The same very Prime Minister who gave a wonderful Right to Information Act during UPA-I, has now floated ideas to destroy the same very transparency Act now in the UPA-II regime, as is clear from the disappointing speech of Dr Manmohan Singh at the inaugural session of seventh annual convention of Central Information Commission held at New Delhi on 12th October 2012.
HIS VIEWS about dangers of taking Public-Private-Partnership Enterprises (PPP) under RTI Act are contrary to Act itself which clearly mentions all bodies directly or indirectly funded and/or controlled by government automatically covered under RTI Act. Mostly, all scams and scandals are possible by unholy alliance of private sector with public-authorities. Does the Prime minister wish to give an endorsement to such corrupt public-private partnerships by diluting RTI Act?
Right of privacy is already taken care of under exemption-cover of sections 8(1)(j) and 11 of RTI Act. Problematic situation for wrong-doers arises out of section 8(2), which allows disclosure of information if public interest overweighs harm protected by any of the exemption clause under various provisions of several sub-sections of section 8(1) including also section 8(1)(j). Does Prime Minister intend that ‘private’ information of corrupt ones necessary to be disclosed in public-interest, may not be disclosed to give tainted people undesired protection?

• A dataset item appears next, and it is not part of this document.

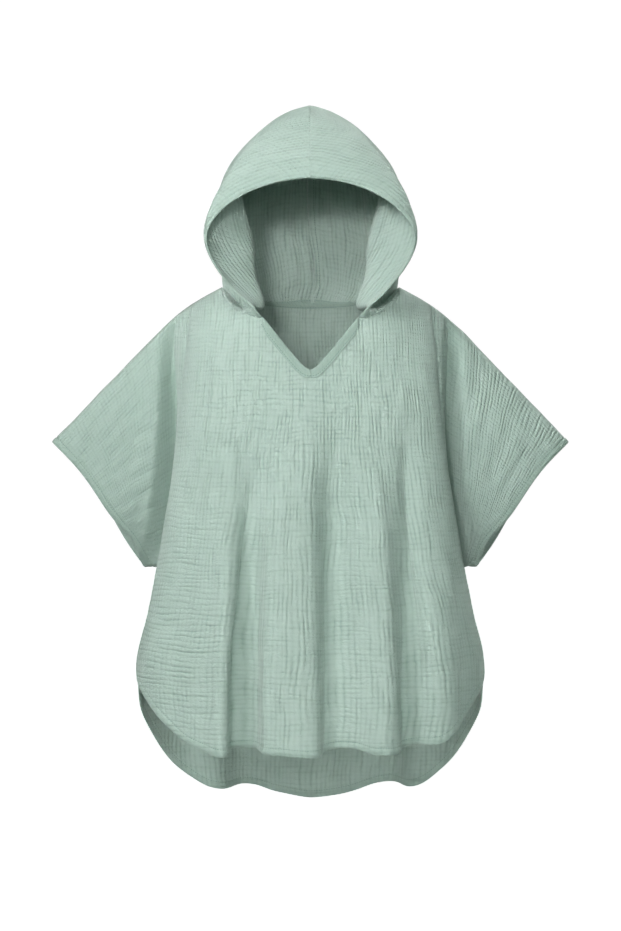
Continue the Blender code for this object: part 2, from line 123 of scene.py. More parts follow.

Public Information Officers have the right to deny information on ‘frivolous and vexatious’ petitions without wasting public resources. Special provision in this respect, as desired by the Prime Minister, will rather increase the already enormous and unmanageable work load on Information Commissions when already over-burdened Information Commissions will be further over-burdened with petitions filed against rejection on so-alleged ‘frivolous and vexatious’ petitions thus wasting even more of public resources then saved.
Every legislation is misused by a small section of some wrong-doers, but it does not mean that the very essence of otherwise public-friendly RTI Act may be diluted to give relief to wrong-doers exposed effectively by the transparency Act. Already, Department of Personnel & Training (DoPT) has imposed a reasonable 500-word limit to take care of some such situations.